DATASET EXCERPT:

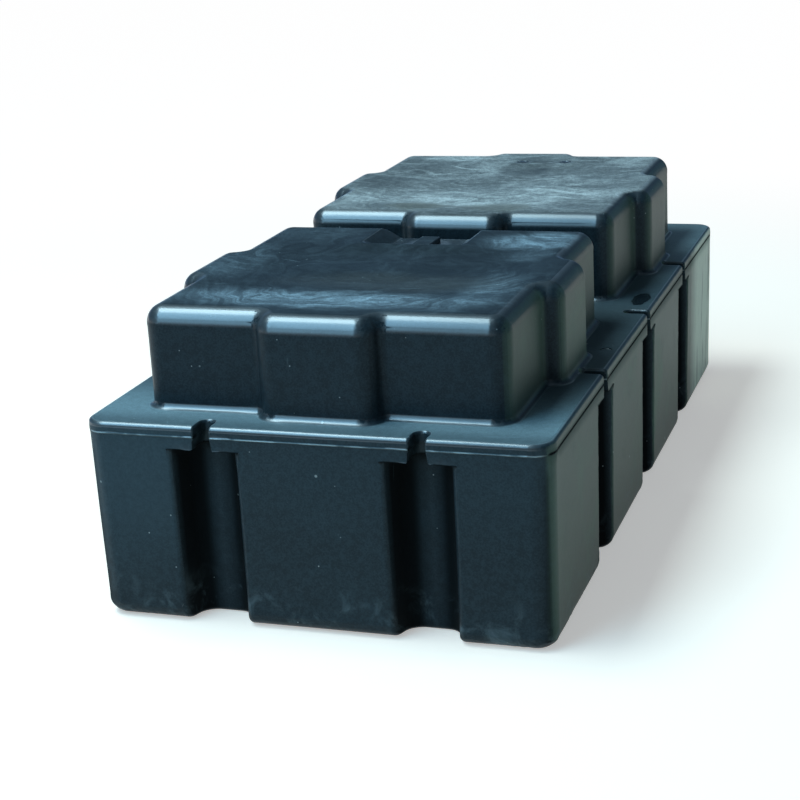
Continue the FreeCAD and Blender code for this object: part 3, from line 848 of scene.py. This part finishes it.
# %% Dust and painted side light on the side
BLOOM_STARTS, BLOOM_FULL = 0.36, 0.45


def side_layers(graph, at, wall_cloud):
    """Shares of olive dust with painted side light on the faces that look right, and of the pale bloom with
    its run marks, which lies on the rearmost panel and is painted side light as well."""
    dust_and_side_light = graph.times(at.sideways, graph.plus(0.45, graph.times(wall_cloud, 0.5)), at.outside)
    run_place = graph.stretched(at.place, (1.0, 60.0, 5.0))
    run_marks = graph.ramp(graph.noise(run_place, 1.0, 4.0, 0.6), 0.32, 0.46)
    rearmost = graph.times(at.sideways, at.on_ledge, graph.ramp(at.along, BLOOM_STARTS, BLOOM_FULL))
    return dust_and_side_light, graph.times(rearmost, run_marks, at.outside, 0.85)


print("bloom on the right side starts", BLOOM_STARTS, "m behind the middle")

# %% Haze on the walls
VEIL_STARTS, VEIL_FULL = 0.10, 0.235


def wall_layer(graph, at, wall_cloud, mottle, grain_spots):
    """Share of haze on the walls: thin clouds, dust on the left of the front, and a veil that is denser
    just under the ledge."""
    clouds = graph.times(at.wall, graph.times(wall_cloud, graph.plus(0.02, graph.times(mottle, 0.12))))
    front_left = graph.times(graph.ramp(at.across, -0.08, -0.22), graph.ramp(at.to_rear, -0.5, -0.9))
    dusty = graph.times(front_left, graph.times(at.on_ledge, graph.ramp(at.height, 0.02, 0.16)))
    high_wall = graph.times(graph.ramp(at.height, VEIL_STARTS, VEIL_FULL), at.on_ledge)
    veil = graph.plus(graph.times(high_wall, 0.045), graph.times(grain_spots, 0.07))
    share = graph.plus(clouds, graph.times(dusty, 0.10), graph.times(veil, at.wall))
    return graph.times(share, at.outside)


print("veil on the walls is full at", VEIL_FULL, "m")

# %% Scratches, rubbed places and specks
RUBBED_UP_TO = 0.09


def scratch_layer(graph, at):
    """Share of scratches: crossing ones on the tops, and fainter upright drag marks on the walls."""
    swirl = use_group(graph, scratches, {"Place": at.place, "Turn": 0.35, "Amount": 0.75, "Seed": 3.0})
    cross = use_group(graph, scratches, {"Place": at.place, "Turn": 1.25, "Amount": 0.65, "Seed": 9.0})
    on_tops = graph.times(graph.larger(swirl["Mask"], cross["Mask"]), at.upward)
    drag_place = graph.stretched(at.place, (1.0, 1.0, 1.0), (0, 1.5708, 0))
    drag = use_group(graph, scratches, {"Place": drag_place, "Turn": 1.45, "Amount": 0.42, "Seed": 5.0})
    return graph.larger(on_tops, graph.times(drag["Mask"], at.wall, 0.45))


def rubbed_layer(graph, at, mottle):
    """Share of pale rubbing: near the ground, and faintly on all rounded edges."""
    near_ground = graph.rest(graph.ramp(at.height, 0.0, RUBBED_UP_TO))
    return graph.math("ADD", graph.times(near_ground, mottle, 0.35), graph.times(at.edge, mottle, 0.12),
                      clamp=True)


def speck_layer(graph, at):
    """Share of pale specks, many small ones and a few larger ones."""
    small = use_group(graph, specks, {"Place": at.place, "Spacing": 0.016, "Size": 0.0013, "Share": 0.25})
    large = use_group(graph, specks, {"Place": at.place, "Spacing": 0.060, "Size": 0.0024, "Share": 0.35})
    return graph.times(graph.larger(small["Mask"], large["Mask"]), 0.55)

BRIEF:
Exactly as they stand, set down the lines from the top of the data through the line with "BLOOM_STARTS, BLOOM_FULL = 0.36, 0.45".

ANSWER TO THIS TASK:
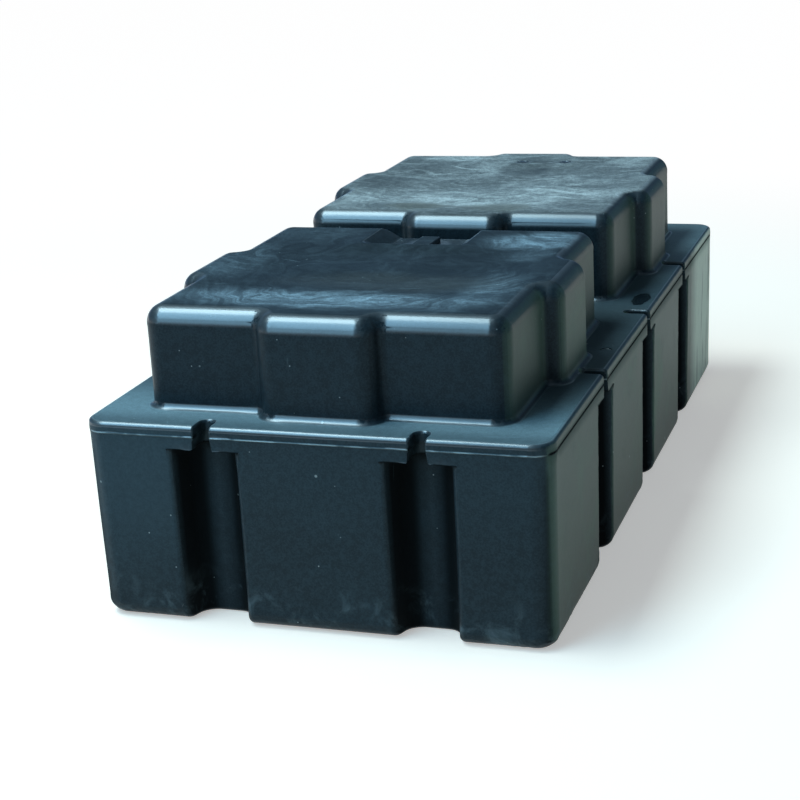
Continue the FreeCAD and Blender code for this object: part 3, from line 848 of scene.py. This part finishes it.
# %% Dust and painted side light on the side
BLOOM_STARTS, BLOOM_FULL = 0.36, 0.45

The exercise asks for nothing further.